Excerpt from a dataset

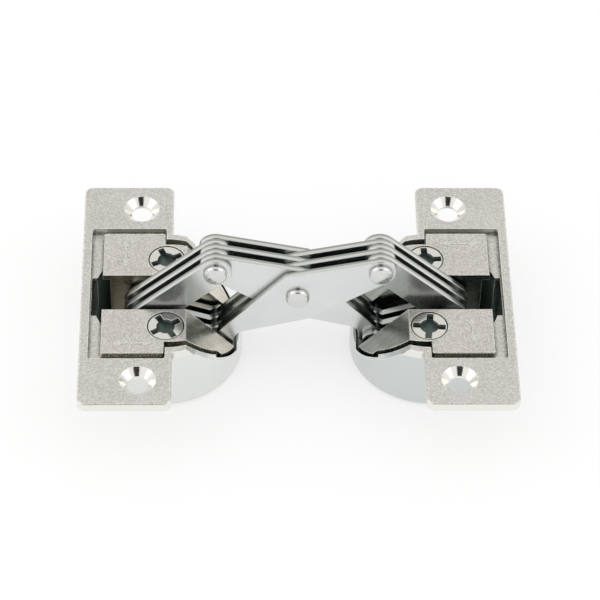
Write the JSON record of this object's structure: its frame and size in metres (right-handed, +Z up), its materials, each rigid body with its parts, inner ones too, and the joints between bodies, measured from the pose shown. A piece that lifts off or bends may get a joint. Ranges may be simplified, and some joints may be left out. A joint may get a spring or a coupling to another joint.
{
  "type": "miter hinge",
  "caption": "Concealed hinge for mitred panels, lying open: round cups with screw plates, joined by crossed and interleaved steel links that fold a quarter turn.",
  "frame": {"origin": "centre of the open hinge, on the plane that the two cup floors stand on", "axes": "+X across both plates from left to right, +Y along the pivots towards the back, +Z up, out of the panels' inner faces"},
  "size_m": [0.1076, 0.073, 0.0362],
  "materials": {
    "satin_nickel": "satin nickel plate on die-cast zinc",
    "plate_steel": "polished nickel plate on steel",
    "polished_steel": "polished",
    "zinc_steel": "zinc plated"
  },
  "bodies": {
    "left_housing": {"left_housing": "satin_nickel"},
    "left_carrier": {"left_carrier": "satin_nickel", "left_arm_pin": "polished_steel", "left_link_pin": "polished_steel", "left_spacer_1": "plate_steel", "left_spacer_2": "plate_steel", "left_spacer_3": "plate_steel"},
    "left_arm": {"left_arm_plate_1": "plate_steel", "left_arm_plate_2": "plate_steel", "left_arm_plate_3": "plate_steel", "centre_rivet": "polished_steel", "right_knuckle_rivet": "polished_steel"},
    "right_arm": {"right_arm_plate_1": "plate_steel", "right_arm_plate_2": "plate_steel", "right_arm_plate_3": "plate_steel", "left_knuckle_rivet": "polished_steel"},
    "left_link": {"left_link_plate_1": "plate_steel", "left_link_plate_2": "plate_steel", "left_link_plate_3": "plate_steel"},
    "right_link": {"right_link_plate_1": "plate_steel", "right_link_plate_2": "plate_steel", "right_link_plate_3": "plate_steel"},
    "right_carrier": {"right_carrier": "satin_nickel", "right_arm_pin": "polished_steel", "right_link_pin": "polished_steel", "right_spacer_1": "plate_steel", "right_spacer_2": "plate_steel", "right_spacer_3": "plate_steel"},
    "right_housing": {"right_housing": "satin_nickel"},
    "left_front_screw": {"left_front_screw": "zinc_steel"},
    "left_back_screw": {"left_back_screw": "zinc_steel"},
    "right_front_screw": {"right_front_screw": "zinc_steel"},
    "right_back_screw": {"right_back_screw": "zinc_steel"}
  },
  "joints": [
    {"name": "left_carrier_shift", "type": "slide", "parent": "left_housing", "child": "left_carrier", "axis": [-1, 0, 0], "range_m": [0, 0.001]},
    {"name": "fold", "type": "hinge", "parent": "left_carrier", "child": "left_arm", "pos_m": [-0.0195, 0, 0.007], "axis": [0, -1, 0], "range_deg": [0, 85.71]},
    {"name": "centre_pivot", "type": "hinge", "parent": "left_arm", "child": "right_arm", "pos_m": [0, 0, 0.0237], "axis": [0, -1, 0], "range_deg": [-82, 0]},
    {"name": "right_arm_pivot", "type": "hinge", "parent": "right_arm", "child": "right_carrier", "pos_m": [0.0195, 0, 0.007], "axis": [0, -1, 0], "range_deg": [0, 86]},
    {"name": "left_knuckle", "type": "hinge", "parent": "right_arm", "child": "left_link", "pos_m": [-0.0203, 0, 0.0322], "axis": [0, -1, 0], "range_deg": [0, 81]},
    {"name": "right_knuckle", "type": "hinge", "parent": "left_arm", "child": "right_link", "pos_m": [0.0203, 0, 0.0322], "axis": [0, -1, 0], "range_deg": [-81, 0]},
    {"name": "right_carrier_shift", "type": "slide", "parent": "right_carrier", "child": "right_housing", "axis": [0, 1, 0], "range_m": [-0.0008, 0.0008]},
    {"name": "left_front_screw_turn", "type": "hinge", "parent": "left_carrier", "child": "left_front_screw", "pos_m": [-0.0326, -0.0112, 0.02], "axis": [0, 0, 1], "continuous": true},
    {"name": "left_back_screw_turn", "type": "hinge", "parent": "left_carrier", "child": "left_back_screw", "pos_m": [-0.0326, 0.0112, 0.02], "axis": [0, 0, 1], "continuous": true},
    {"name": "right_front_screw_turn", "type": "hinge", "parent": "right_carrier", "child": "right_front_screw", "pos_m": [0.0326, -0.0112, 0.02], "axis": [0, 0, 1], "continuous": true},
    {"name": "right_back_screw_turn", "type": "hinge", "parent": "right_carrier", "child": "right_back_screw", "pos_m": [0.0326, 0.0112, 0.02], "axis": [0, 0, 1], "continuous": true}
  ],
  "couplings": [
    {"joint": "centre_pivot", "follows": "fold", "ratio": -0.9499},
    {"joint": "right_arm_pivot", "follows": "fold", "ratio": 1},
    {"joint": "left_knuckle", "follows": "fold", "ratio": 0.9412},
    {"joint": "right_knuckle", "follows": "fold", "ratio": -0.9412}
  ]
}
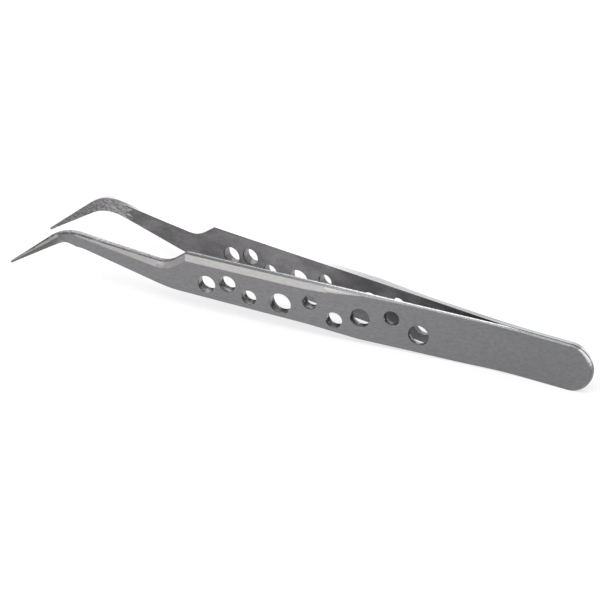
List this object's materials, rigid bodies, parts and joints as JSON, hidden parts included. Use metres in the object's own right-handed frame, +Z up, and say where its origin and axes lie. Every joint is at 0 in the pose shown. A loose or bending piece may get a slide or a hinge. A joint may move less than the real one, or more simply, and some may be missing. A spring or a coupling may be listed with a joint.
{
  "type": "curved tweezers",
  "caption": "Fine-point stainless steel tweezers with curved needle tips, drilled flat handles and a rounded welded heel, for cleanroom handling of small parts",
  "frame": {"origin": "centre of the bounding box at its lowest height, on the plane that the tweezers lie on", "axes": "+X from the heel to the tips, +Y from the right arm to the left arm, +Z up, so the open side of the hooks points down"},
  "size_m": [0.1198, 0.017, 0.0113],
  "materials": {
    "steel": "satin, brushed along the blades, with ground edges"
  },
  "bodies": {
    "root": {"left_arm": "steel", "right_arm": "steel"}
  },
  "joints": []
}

§ **EXERCISE GOAL**: Please give back all of the records exactly as written.

§ **SOLUTION TO THE PROBLEM**:
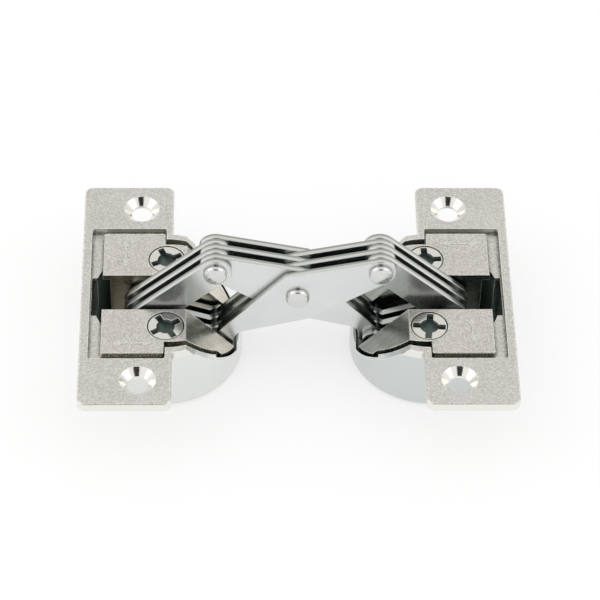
Write the JSON record of this object's structure: its frame and size in metres (right-handed, +Z up), its materials, each rigid body with its parts, inner ones too, and the joints between bodies, measured from the pose shown. A piece that lifts off or bends may get a joint. Ranges may be simplified, and some joints may be left out. A joint may get a spring or a coupling to another joint.
{
  "type": "miter hinge",
  "caption": "Concealed hinge for mitred panels, lying open: round cups with screw plates, joined by crossed and interleaved steel links that fold a quarter turn.",
  "frame": {"origin": "centre of the open hinge, on the plane that the two cup floors stand on", "axes": "+X across both plates from left to right, +Y along the pivots towards the back, +Z up, out of the panels' inner faces"},
  "size_m": [0.1076, 0.073, 0.0362],
  "materials": {
    "satin_nickel": "satin nickel plate on die-cast zinc",
    "plate_steel": "polished nickel plate on steel",
    "polished_steel": "polished",
    "zinc_steel": "zinc plated"
  },
  "bodies": {
    "left_housing": {"left_housing": "satin_nickel"},
    "left_carrier": {"left_carrier": "satin_nickel", "left_arm_pin": "polished_steel", "left_link_pin": "polished_steel", "left_spacer_1": "plate_steel", "left_spacer_2": "plate_steel", "left_spacer_3": "plate_steel"},
    "left_arm": {"left_arm_plate_1": "plate_steel", "left_arm_plate_2": "plate_steel", "left_arm_plate_3": "plate_steel", "centre_rivet": "polished_steel", "right_knuckle_rivet": "polished_steel"},
    "right_arm": {"right_arm_plate_1": "plate_steel", "right_arm_plate_2": "plate_steel", "right_arm_plate_3": "plate_steel", "left_knuckle_rivet": "polished_steel"},
    "left_link": {"left_link_plate_1": "plate_steel", "left_link_plate_2": "plate_steel", "left_link_plate_3": "plate_steel"},
    "right_link": {"right_link_plate_1": "plate_steel", "right_link_plate_2": "plate_steel", "right_link_plate_3": "plate_steel"},
    "right_carrier": {"right_carrier": "satin_nickel", "right_arm_pin": "polished_steel", "right_link_pin": "polished_steel", "right_spacer_1": "plate_steel", "right_spacer_2": "plate_steel", "right_spacer_3": "plate_steel"},
    "right_housing": {"right_housing": "satin_nickel"},
    "left_front_screw": {"left_front_screw": "zinc_steel"},
    "left_back_screw": {"left_back_screw": "zinc_steel"},
    "right_front_screw": {"right_front_screw": "zinc_steel"},
    "right_back_screw": {"right_back_screw": "zinc_steel"}
  },
  "joints": [
    {"name": "left_carrier_shift", "type": "slide", "parent": "left_housing", "child": "left_carrier", "axis": [-1, 0, 0], "range_m": [0, 0.001]},
    {"name": "fold", "type": "hinge", "parent": "left_carrier", "child": "left_arm", "pos_m": [-0.0195, 0, 0.007], "axis": [0, -1, 0], "range_deg": [0, 85.71]},
    {"name": "centre_pivot", "type": "hinge", "parent": "left_arm", "child": "right_arm", "pos_m": [0, 0, 0.0237], "axis": [0, -1, 0], "range_deg": [-82, 0]},
    {"name": "right_arm_pivot", "type": "hinge", "parent": "right_arm", "child": "right_carrier", "pos_m": [0.0195, 0, 0.007], "axis": [0, -1, 0], "range_deg": [0, 86]},
    {"name": "left_knuckle", "type": "hinge", "parent": "right_arm", "child": "left_link", "pos_m": [-0.0203, 0, 0.0322], "axis": [0, -1, 0], "range_deg": [0, 81]},
    {"name": "right_knuckle", "type": "hinge", "parent": "left_arm", "child": "right_link", "pos_m": [0.0203, 0, 0.0322], "axis": [0, -1, 0], "range_deg": [-81, 0]},
    {"name": "right_carrier_shift", "type": "slide", "parent": "right_carrier", "child": "right_housing", "axis": [0, 1, 0], "range_m": [-0.0008, 0.0008]},
    {"name": "left_front_screw_turn", "type": "hinge", "parent": "left_carrier", "child": "left_front_screw", "pos_m": [-0.0326, -0.0112, 0.02], "axis": [0, 0, 1], "continuous": true},
    {"name": "left_back_screw_turn", "type": "hinge", "parent": "left_carrier", "child": "left_back_screw", "pos_m": [-0.0326, 0.0112, 0.02], "axis": [0, 0, 1], "continuous": true},
    {"name": "right_front_screw_turn", "type": "hinge", "parent": "right_carrier", "child": "right_front_screw", "pos_m": [0.0326, -0.0112, 0.02], "axis": [0, 0, 1], "continuous": true},
    {"name": "right_back_screw_turn", "type": "hinge", "parent": "right_carrier", "child": "right_back_screw", "pos_m": [0.0326, 0.0112, 0.02], "axis": [0, 0, 1], "continuous": true}
  ],
  "couplings": [
    {"joint": "centre_pivot", "follows": "fold", "ratio": -0.9499},
    {"joint": "right_arm_pivot", "follows": "fold", "ratio": 1},
    {"joint": "left_knuckle", "follows": "fold", "ratio": 0.9412},
    {"joint": "right_knuckle", "follows": "fold", "ratio": -0.9412}
  ]
}
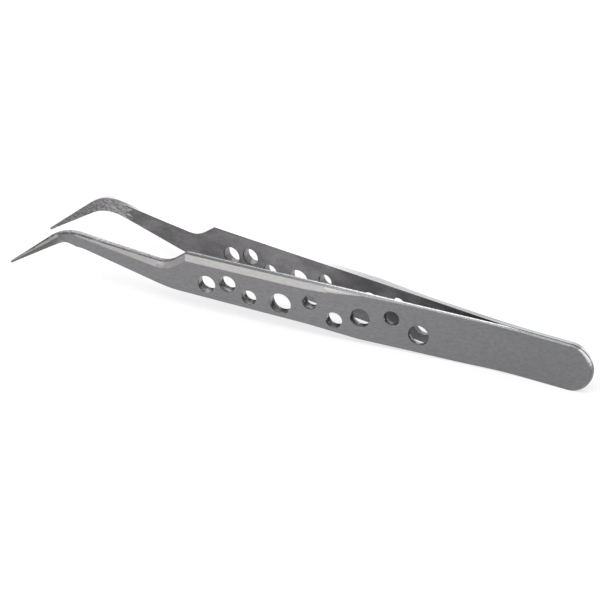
List this object's materials, rigid bodies, parts and joints as JSON, hidden parts included. Use metres in the object's own right-handed frame, +Z up, and say where its origin and axes lie. Every joint is at 0 in the pose shown. A loose or bending piece may get a slide or a hinge. A joint may move less than the real one, or more simply, and some may be missing. A spring or a coupling may be listed with a joint.
{
  "type": "curved tweezers",
  "caption": "Fine-point stainless steel tweezers with curved needle tips, drilled flat handles and a rounded welded heel, for cleanroom handling of small parts",
  "frame": {"origin": "centre of the bounding box at its lowest height, on the plane that the tweezers lie on", "axes": "+X from the heel to the tips, +Y from the right arm to the left arm, +Z up, so the open side of the hooks points down"},
  "size_m": [0.1198, 0.017, 0.0113],
  "materials": {
    "steel": "satin, brushed along the blades, with ground edges"
  },
  "bodies": {
    "root": {"left_arm": "steel", "right_arm": "steel"}
  },
  "joints": []
}